Que vous soyez petits ou grands, universitaires ou traders, engagés ou désillusionnés, venez nous rejoindre pour une mobilisation éclair pour soutenir les Universités en grève mercredi 18 février à midi place Saint Michel. Une action de mobilisation collective sous la forme d'une FLASHMOB(1) est prévue à midi (12H00) Place Saint Michel à Paris.

Instructions à suivre :

1. Munissez-vous d'un livre (de préférence votre livre préféré).

2. Rendez-vous sur sur la place Saint Michel à midi précise (12H00)
le mercredi 18 février.

3. Lors du coup de sifflet, Immobilisez-vous pour une lecture de 5
minutes à haute voix.

4. Au deuxième coup de sifflet dispersez-vous !!!

+ d'INFO : http://flashmobilisation.blogspot.com/

__________________________________________________

(1)Un flashmob, terme anglais traduit généralement par foule éclair ou mobilisation éclair, est le rassemblement d'un groupe de personnes dans un lieu public pour y effectuer des actions convenues d'avance avant de se disperser rapidement.
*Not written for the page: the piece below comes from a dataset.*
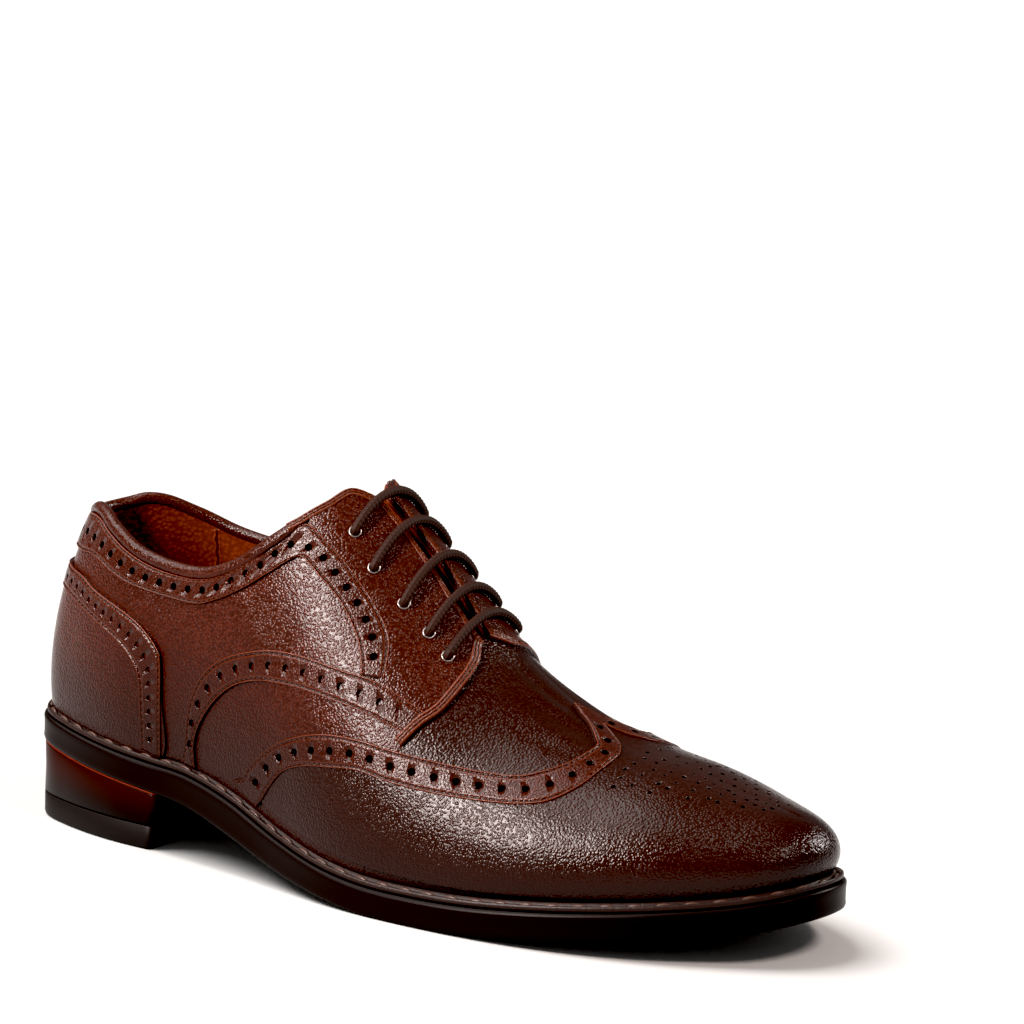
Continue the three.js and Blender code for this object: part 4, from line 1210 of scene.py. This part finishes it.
COUNTER_BAND = [
    ((0.0, 0.44), (0.0, 0.37)), ((1.0, 0.428), (0.9, 0.36)), ((1.5, 0.412), (1.40, 0.348)),
    ((2.07, 0.388), (1.9, 0.325)), ((2.47, 0.355), (2.35, 0.295)), ((3.13, 0.305), (2.93, 0.248)),
    ((3.46, 0.268), (3.2, 0.215)), ((3.68, 0.225), (3.37, 0.18)), ((3.73, 0.185), (3.43, 0.15)),
    ((3.74, 0.122), (3.44, 0.112)), ((3.74, 0.06), (3.45, 0.06)), ((3.73, 0.0), (3.45, 0.005)),
]
brogued_band(
    "counter_band", [band_lines(COUNTER_BAND, side, 180) for side in (-1, 1)], BAND_TOP, BAND_UNDER,
    pitch=4.6, hole=1.8, joined="heel")

# The low band: a punched strip of calf sewn to the quarter. It rises from the sole in an arch and
# runs forward to the eyestay's tab.
LOW_BAND_TOP = 0.95
SUNK_BAND_UNDER = -0.3
QUARTER_BAND = [
    ((4.0, 0.003), (4.2, 0.003)), ((4.06, 0.04), (4.19, 0.045)), ((4.12, 0.118), (4.26, 0.088)),
    ((4.24, 0.177), (4.43, 0.14)), ((4.47, 0.225), (4.66, 0.185)), ((4.86, 0.27), (4.96, 0.223)),
    ((5.19, 0.313), (5.23, 0.254)), ((5.5, 0.356), (5.56, 0.296)), ((5.82, 0.401), (5.9, 0.338)),
    ((6.03, 0.432), (6.14, 0.362)), ((6.23, 0.456), (6.33, 0.379)), ((6.64, 0.49), (6.56, 0.395)),
]
brogued_band(
    "quarter_band", [band_lines(QUARTER_BAND, side, 180) for side in (-1, 1)], LOW_BAND_TOP,
    SUNK_BAND_UNDER, pitch=7.3, hole=2.5)

# The collar band: a punched strip of calf sewn round the top line from the back of the heel, which
# turns down along the rear edge of the eyestays.
COLLAR_BAND_TOP = 1.0
ROLL_REACH = 3.5
EYESTAY_FROM = 4.75
COLLAR_BAND = [
    (0, 0.49), (1.0, 0.478), (1.68, 0.46), (2.24, 0.444), (2.83, 0.395), (3.28, 0.365), (4.02, 0.337),
    (4.36, 0.35), (4.66, 0.385),
]
EYESTAY_BAND = [
    ((4.93, 0.50), (4.92, 0.44)), ((5.06, 0.556), (5.08, 0.49)), ((5.17, 0.612), (5.21, 0.529)),
    ((5.42, 0.621), (5.42, 0.53)), ((5.69, 0.624), (5.68, 0.529)), ((5.99, 0.605), (5.88, 0.501)),
    ((6.16, 0.562), (5.97, 0.467)), ((6.22, 0.473), (6.02, 0.432)),
]


def collar_band_lines(side):
    edge = curve_through(sided(COLLAR[:9], side), 41)
    under_roll = moved_over(edge, -ROLL_REACH, side)
    under_roll[0, 0] = 0
    before_eyestay = under_roll[under_roll[:, 0] < EYESTAY_FROM][::4]
    upper = np.concatenate([before_eyestay, sided([pair[0] for pair in EYESTAY_BAND], side)])
    lower = np.concatenate([sided(COLLAR_BAND, side), sided([pair[1] for pair in EYESTAY_BAND], side)])
    return curve_through(lower, 260), curve_through(upper, 260)


brogued_band(
    "collar_band_strip", [collar_band_lines(side) for side in (-1, 1)], COLLAR_BAND_TOP,
    SUNK_BAND_UNDER, pitch=6.3, hole=2.5, joined="heel")

# The eyestays: two panels of calf sewn over the quarters to carry the eyelets, each ending in a
# rounded tab over the vamp.
FACING_REAR = [
    (5.2, 0.6), (5.42, 0.608), (5.69, 0.61), (5.96, 0.59), (6.12, 0.55), (6.17, 0.47), (6.3, 0.42),
    (6.52, 0.36),
]


def facing_field(side, along=81, upward=41):
    top = [(5.16, 0.655), (5.26, 0.715), (5.39, 0.825)]
    if side < 0:
        top = np.concatenate([sided(top, -1), sided(THROAT_OUTER, -1)])
        front = sided(TAB_EDGE + [(6.72, 0.852)], -1)
    else:
        top = np.concatenate([sided(top, 1), sided(THROAT_INNER, -1)])
        front = np.concatenate([sided(TAB_EDGE[:4], 1), FRONT_OVER_RIDGE])
    return filled(
        curve_through(sided(FACING_REAR, side), along), curve_through(top, along),
        curve_through(sided([(5.2, 0.60), (5.18, 0.63), (5.16, 0.655)], side), upward),
        curve_through(front, upward))


facing_outer = leather_sheet(
    "eyestay_outer", [facing_field(-1)], OVERLAY_TOP, OVERLAY_UNDER,
    ["facing_outer"], calf)
facing_inner = leather_sheet(
    "eyestay_inner", [facing_field(1)], OVERLAY_TOP, OVERLAY_UNDER,
    ["facing_inner"], calf)

# The bindings: narrow folded strips of calf with two rows of small stitches, sewn along the front
# of the top line, the throat and the tabs.
BINDING_TOP = 1.15
BINDING_UNDER = 0.3
BINDING_STITCH_HEIGHT = 0.98
TAB_WIDTH = 3.4
THROAT_WIDTH = 2.0
TOP_WIDTH = 2.8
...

Le rassemblement étant généralement organisé au moyen d'Internet, les participants (les flash mobbers) ne se connaissent pas pour la plupart. Source Wikipédia (http://fr.wikipedia.org/wiki/Flash_mob)

Monday, February 09, 2009

The pleasures of poetry

Good day: taught, lunched, gymed, translated 2 poems by Marie-Louise Chapelle into English, prepped, went to reading, dealt with reading location crisis (as in, found a new venue at the last minute while 30 people stood on a rainy street debating whether to go back home), introduced readers with Michelle Noteboom, listened to great poems by Chris Pusateri, Marie-Louise Chapelle & Michelle Naka Pierce (see IVY for details & links to their books & some online poems), listened to my wonderful students read translations into French of MNP and CP's works, read translations of MLC, dined & chatted with everyone after the reading, metroed home in a jubilant mood, and then heard that 12x12 (UofIA Press) is out and my parent's are soooooo impressed (always makes one feel great!). And so, how was your day???
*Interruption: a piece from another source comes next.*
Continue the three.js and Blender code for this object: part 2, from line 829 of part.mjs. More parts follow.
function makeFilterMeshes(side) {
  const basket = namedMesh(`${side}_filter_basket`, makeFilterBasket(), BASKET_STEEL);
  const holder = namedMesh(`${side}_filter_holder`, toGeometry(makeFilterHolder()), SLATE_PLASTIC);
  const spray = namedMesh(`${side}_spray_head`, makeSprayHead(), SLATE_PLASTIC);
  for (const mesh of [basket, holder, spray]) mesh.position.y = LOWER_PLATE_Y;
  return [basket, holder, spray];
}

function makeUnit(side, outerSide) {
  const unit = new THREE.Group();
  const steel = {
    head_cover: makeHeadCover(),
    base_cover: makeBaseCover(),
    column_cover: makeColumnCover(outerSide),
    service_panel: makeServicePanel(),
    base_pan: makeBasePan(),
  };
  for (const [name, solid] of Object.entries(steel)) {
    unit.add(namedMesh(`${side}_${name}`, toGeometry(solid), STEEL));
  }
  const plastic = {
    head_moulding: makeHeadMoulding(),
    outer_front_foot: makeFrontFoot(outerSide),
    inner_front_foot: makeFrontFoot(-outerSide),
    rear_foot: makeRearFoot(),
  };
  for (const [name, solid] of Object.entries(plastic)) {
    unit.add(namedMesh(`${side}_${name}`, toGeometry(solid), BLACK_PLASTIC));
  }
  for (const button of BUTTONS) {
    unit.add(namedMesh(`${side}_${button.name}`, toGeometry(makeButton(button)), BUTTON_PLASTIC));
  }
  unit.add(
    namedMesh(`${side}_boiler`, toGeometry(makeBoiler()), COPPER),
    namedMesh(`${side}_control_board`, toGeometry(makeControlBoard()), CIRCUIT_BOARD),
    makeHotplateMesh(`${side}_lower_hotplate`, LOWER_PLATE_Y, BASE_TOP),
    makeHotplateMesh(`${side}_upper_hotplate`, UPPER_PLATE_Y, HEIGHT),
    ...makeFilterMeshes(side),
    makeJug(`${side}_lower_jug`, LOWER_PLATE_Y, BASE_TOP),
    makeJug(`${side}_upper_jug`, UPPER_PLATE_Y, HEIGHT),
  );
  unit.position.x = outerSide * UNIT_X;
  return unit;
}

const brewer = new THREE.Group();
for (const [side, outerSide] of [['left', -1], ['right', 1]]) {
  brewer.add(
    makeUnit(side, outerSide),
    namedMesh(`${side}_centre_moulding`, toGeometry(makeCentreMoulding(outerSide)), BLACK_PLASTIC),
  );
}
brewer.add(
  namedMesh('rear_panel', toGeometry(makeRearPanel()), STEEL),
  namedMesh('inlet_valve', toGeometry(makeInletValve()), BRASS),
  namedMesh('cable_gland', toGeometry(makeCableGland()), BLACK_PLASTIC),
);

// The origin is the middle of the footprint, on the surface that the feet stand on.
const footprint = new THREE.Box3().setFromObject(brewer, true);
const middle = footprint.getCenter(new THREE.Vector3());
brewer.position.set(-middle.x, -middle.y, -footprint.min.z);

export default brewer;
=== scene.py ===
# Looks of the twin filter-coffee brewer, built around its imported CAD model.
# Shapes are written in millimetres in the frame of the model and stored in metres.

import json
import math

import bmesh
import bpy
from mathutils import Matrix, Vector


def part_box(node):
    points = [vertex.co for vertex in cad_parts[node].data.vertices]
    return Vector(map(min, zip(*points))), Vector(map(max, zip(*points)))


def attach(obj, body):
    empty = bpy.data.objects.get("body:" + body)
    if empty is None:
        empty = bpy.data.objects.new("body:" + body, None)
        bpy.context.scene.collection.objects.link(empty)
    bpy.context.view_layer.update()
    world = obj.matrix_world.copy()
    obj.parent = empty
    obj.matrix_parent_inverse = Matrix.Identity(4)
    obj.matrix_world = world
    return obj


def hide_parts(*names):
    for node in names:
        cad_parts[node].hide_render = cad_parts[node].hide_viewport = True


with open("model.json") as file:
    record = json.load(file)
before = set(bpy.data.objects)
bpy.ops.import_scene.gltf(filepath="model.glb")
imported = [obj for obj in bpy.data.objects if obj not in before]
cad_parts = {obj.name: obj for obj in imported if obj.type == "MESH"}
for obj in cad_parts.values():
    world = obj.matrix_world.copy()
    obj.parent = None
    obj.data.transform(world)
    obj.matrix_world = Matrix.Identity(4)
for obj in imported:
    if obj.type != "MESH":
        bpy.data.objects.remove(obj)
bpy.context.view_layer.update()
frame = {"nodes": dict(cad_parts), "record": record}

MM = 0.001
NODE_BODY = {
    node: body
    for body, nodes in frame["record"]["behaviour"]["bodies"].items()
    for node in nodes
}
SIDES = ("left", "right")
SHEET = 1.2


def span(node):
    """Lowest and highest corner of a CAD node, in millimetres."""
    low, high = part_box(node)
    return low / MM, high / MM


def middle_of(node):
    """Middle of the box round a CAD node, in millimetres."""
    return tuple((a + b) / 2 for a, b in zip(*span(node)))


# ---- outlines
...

Been thinking also for the past 2 non-blogging weeks about all those things I have not blogged about. About blogging, and journaling, and the gap between. But of course, also, about sharing in the pleasures of what is read.
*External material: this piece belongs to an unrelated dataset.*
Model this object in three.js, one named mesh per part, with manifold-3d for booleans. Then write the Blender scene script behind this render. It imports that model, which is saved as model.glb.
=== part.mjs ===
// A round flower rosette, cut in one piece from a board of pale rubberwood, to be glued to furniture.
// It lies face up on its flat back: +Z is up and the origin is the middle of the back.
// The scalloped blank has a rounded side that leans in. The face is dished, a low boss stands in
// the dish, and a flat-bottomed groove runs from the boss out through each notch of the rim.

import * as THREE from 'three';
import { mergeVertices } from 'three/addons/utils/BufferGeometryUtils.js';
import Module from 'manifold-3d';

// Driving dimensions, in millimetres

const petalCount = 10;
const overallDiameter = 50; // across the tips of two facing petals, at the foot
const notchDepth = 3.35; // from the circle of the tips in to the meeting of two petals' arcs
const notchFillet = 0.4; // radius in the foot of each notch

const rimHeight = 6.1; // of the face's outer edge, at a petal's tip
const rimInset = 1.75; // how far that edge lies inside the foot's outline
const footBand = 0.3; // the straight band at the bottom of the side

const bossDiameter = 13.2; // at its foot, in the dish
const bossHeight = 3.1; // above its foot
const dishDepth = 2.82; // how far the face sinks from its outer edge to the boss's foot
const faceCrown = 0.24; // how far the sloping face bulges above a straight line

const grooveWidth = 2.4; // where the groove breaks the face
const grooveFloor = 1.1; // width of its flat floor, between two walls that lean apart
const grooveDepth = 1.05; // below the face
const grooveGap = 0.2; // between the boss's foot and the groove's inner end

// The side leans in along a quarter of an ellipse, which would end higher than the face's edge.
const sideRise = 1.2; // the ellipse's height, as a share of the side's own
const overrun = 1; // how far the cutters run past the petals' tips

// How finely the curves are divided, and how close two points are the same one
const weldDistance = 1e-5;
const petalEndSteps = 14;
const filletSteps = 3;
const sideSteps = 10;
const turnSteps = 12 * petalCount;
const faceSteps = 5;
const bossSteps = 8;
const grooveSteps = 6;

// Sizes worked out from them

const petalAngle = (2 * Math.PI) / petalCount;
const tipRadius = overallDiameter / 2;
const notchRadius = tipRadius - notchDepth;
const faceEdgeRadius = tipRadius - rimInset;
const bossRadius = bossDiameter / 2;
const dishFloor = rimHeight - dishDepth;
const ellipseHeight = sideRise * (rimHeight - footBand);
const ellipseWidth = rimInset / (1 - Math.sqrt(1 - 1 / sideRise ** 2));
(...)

For example the pleasures of receiving books--Lisa Pasold brought Michelle Noteboom and I a signed copy of Every Way Oakly: homolinguistic translations of Gertrude Stein's Tender Buttons (Bookthug, 2008) by Steve McCaffery when she returned to Paris from Canada a little over a week ago, and every once in awhile in my day I just pick up the book and flick through it and read a few poems or, like now, a line like "A Piano.// Objects on this keyboard are like words." or, another (lovely, enticing) flip farther on:

.......................................i write
.......................................the flower
...........and the time of day
.......................................it casts.

A second exciting book that came into my life this week was Andrew Zawacki's "Petals of Zero/Petals of One" (Talisman House, 2009). A gift from Andrew, I unsealed its envelope and carried the volume out into the world, the Paris streets, down into the dustball-filled wintery metro with me and re-read that great first poem in the volume "Georgia" and the word echoed and the hollow of the night on which it was composed seemed to come through time as if I were channelling Zawacki for a moment, scratching the words onto the paper, the delicate painful lines, the raucus ones, the jostling ones, the ones that said :
............"here is a city
............is the same city
............and I don't know this city Georgia
............and I don't know if I want to know
............what it is that anyone knows Georgia"
bumping along in the metro cars, my elbow and the elbows of others reading lines in a city I know and yet I don't know, Andrew, what it is about that poem that works so well, but it sort of feels the city and slithers through it, underbellying, resisting, tugging at then tossing off, urban collision and the quieter voice that, like Oppen's start of Of Being Numerous speaks of and to the many yet is the one, you in this case, and another, me in that case, speaker, listener, author, reader, meeting across the rhythms of those pages and recollections of hearing you read it a few years ago when it was still fresh and is still now just as new and alive as then, reaching me unexpectedly in a little yellow envelope from the states in a Georgia city you now live in. Thank you.

But I am also excited about some new discoveries, such as the book I'm ordering from Factory School by Erica Kaufman. Her first collection, Censory Impulse from such an exciting, innovative press, looks like it's one not to miss. Especially after I checked out her critical-reflective playful text intro to her guest editing stint: Queering Language: Editor's Statement from EOAGH mag. What can I say, it piqued my interest. And I liked her sample works from the collection, so... off to get my hands on that book!

Well, it is late and my words on words are getting tireder by the second while the wind outside has begun to rail against the night, a furious, gusty storm that Paris has been awaiting all evening and which is only pummelling the town now that the majority of its inhabitants have gone to sleep--as should I. Just a few images, then, to close off this posting. Pics from Normandie weekend with Kate Van Houten, dinners by the fire, & her sculpting. (FYI, the photos above are some I took on wintry days here in Paris, out at Lozère, a suburb of Paris where the Ecole Polytechnique is located, & on a walk in normandie with Kate--the fields.)